→ **Task description**: Set down only the lines running from the one with "1, None, tape)" to the one with "obj.parent = empty", both lines included, exactly as they stand, please.

→ **Collected material**:
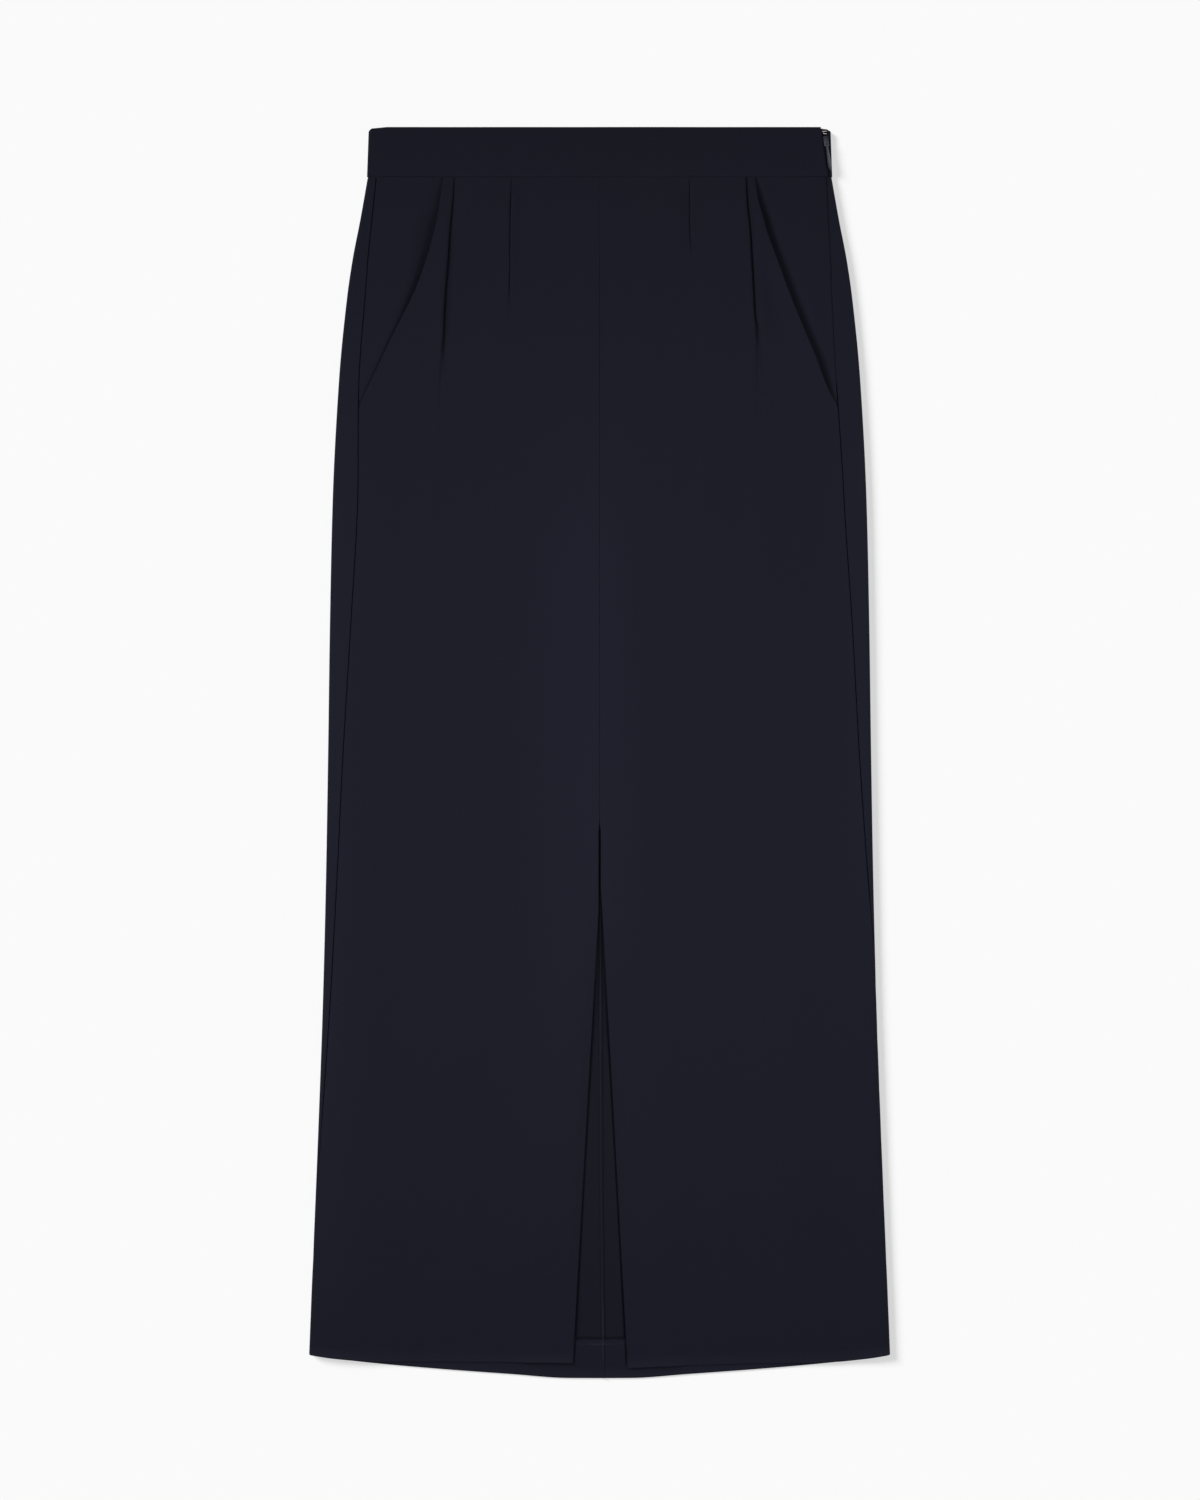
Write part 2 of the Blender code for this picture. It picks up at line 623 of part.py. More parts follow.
def main():
    for leftover in list(bpy.data.objects):
        bpy.data.objects.remove(leftover)
    navy = add_material("navy_cloth", (0.011, 0.012, 0.020), 0.85)
    tape = add_material("zip_tape", (0.010, 0.011, 0.018), 0.7)
    turn = HEM_SIDE - HEM_DEPTH
    hem_rows = (turn, turn + TURN_STEP, HEM_SIDE)
    first = BAND_DEPTH + SEAM
    hip_rows = (*(row for row in ROWS if row < POCKET_END), POCKET_END)
    for side, word in ((-1, "left"), (1, "right")):
        add_cloth("front_" + word, (first, *ROWS, *hem_rows), front_section, side, word, navy)
        add_cloth("back_" + word, (first, *ROWS, *hem_rows), back_section, side, "back", navy)
        add_cloth("hip_" + word, (first, *hip_rows), hip_section, side, None, navy)
    add_band(navy)
    add_cloth("zip_tape", ZIP_ROWS, tape_section, 1, None, tape)
    enamel = add_material("navy_enamel", (0.020, 0.024, 0.040), 0.35, 0.3)
    add_slider(enamel)
    add_pull(enamel)
    metal = add_material("hook_metal", (0.45, 0.34, 0.27), 0.35, 1.0)
    thread = add_material("loop_thread", (0.10, 0.11, 0.14), 0.8)
    add_hook_and_eye(metal, thread)


main()
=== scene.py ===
import math
from collections import namedtuple

import bpy
import numpy as np
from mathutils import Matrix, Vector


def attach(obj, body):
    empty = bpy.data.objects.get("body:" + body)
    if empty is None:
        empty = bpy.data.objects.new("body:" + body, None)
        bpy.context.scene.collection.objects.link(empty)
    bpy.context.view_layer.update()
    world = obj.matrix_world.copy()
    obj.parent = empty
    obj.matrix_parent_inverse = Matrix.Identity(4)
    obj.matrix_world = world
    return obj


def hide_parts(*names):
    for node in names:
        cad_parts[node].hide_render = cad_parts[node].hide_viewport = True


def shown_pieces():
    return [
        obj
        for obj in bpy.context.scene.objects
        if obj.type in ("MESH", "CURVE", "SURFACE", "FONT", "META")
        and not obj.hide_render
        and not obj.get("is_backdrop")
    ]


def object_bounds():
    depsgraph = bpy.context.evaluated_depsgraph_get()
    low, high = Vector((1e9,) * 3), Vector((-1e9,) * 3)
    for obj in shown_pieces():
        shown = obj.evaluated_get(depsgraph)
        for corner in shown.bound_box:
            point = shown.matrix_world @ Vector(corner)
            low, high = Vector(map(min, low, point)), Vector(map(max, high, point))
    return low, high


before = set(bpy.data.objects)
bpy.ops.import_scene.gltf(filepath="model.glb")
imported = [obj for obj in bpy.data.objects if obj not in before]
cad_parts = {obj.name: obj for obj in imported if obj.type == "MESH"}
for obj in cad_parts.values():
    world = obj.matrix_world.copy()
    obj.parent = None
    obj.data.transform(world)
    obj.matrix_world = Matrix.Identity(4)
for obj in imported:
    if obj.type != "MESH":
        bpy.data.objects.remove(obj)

cad_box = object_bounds()
scene = bpy.context.scene

# ------------------------------------------------------------------------------
# Studio: a pale table that glows a little, as white acrylic lit from below does, with the skirt laid on it
# front up. A low soft lamp to the upper left casts the skirt's shadow; a net in front of it dims it over the
# skirt. A weaker one fills from the lower right. A wide softbox close over the skirt, flagged off the table,
# lights it from all sides. The camera looks straight down.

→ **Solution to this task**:
    add_cloth("zip_tape", ZIP_ROWS, tape_section, 1, None, tape)
    enamel = add_material("navy_enamel", (0.020, 0.024, 0.040), 0.35, 0.3)
    add_slider(enamel)
    add_pull(enamel)
    metal = add_material("hook_metal", (0.45, 0.34, 0.27), 0.35, 1.0)
    thread = add_material("loop_thread", (0.10, 0.11, 0.14), 0.8)
    add_hook_and_eye(metal, thread)


main()
=== scene.py ===
import math
from collections import namedtuple

import bpy
import numpy as np
from mathutils import Matrix, Vector


def attach(obj, body):
    empty = bpy.data.objects.get("body:" + body)
    if empty is None:
        empty = bpy.data.objects.new("body:" + body, None)
        bpy.context.scene.collection.objects.link(empty)
    bpy.context.view_layer.update()
    world = obj.matrix_world.copy()
    obj.parent = empty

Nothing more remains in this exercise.